Classical field theory admits a comprehensive mathematical formulation in a very general setting of reducible degenerate Lagrangian systems on an arbitrary fiber bundle. However, we really observe only three classical fields. These are Dirac fermions, electromagnetic and gravitational fields. It may happen that a Higgs vacuum is a classical field, too. One also considers classical theory of non-Abelian gauge fields though these fields that we know (W and Z bosons and gluons) are quantum fields.

A problem is that contemporary quantum field theory mainly is developed as quantization of classical fields. Namely, the propagators in Feynman diagrams of perturbative quantum field theory are Green’s functions of classical field equations. The Feynman diagram technique is formalized in the terms of functional integrals which contain classical field Lagrangians. Thus, classical field theory is a necessary step towards quantum field theory of today. Note that there are many different hypothetic quantum fields in contemporary quantum filed models. To describe them, one therefore, one should be able to consider the classical counterparts of these fields. For instance, it may happen that ghosts, which play the role of parameters of gauge symmetries in BRST theory, are real fields.

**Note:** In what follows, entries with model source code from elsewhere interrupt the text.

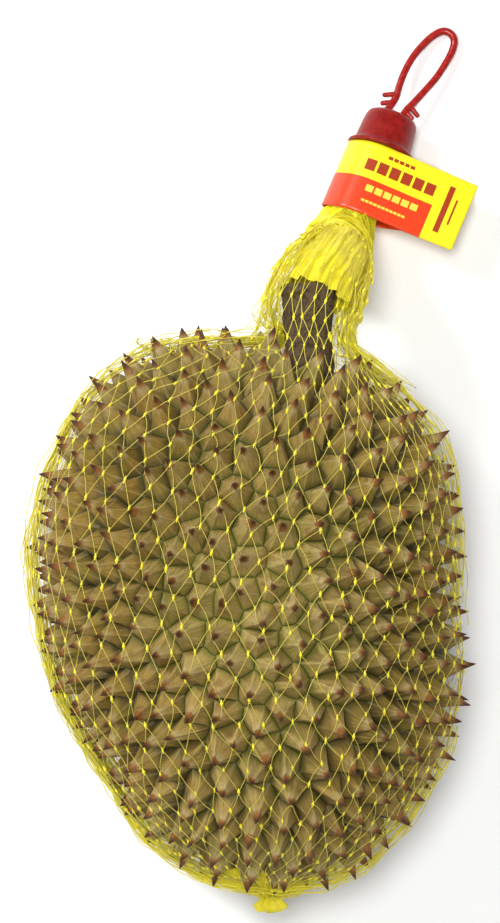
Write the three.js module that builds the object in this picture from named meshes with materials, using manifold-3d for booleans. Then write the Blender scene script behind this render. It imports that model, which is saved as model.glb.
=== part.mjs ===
// A durian in a net sleeve: a spiny fruit lying on its side with its stalk, inside a knotted net that is
// gathered into a plastic cap with a barbed carrying loop and wrapped by a folded card label.
// Units are millimetres. +Z is up and +Y runs from the fruit's blossom end to its stalk and the loop.
import * as THREE from "three";
import { mergeVertices } from "three/addons/utils/BufferGeometryUtils.js";
import { ConvexHull } from "three/addons/math/ConvexHull.js";
import Module from "manifold-3d";

const wasm = await Module();
wasm.setup();

const TAU = 2 * Math.PI;
const vec = (x, y, z) => new THREE.Vector3(x, y, z);

// ---- Driving dimensions -------------------------------------------------------------------------------

// Fruit. The outline is the radius to the spine tips in the horizontal plane, every 15 degrees from +X
// towards +Y. The blossom end's left side is drawn in and both shoulders are full, as the real fruit grew.
const OUTLINE_RADII = [
  93.5, 95, 105.5, 117, 121.5, 122.5, 124.5, 125.5, 119.5, 108.5, 98, 91,
  86, 84.5, 83.5, 84.5, 93, 105, 112, 116.5, 115, 108.5, 102, 99.5,
];
const HALF_THICKNESS = 84;
const LOBES = 5;
const LOBE_SWELL = 0.016;

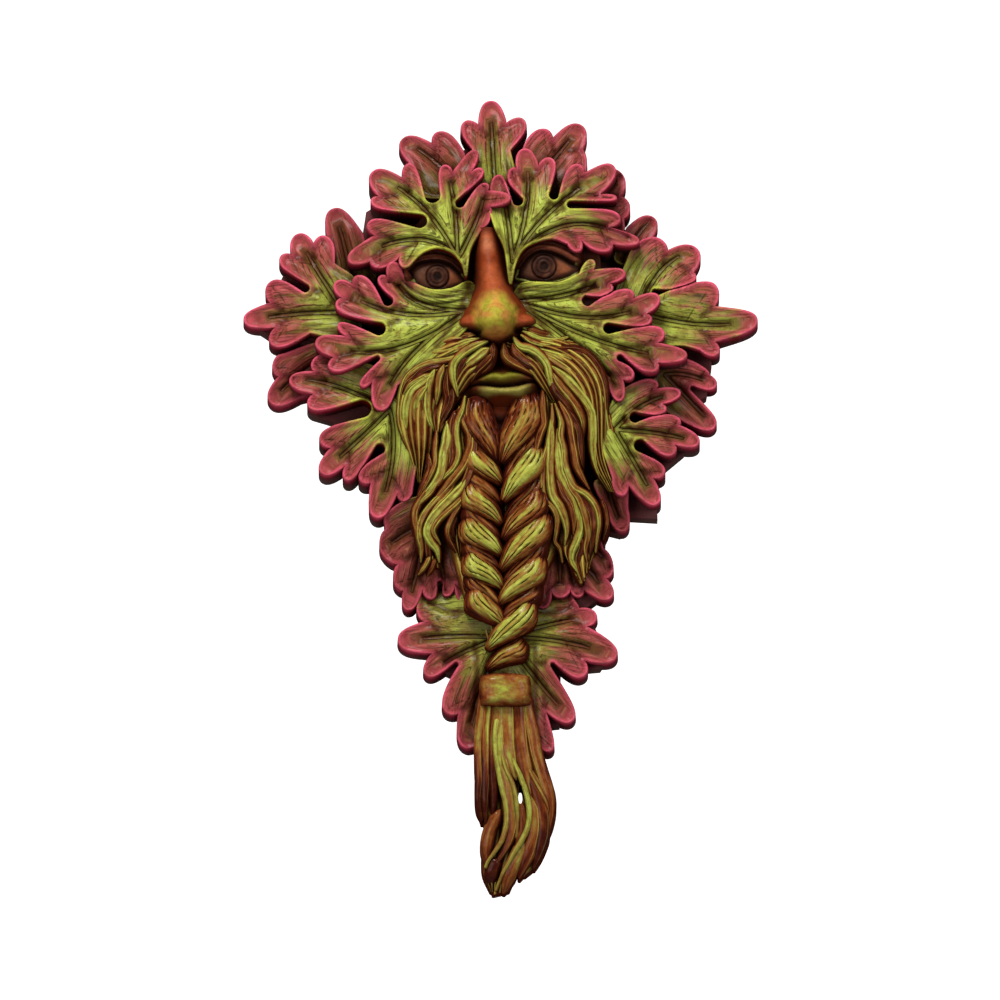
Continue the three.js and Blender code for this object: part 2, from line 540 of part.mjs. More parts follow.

However, there are classical field models which can not be quantized in principle. Quantization of a Lagrangian field theory essentially depends on its degeneracy characterized by a family of reducible Noether identities. Such a family is defined if and only if a certain condition holds. Fortunately, this is the case of irreducible Lagrangian systems, including all the above-mentioned field theories.

It is a general tendency that theoreticians develop their theory in a very general form though only its particular variant is realistic. Then we understand its peculiarity. For instance, gravitation theory on an arbitrary manifold is formulated, but a real space-time apparently is globally hyperbolic and parallelizable. Hamiltonian mechanics on an arbitrary symplectic manifold is considered, but a momentum phase space of a mechanical system usually is the cotangent bundle over its coordinate space, and so on.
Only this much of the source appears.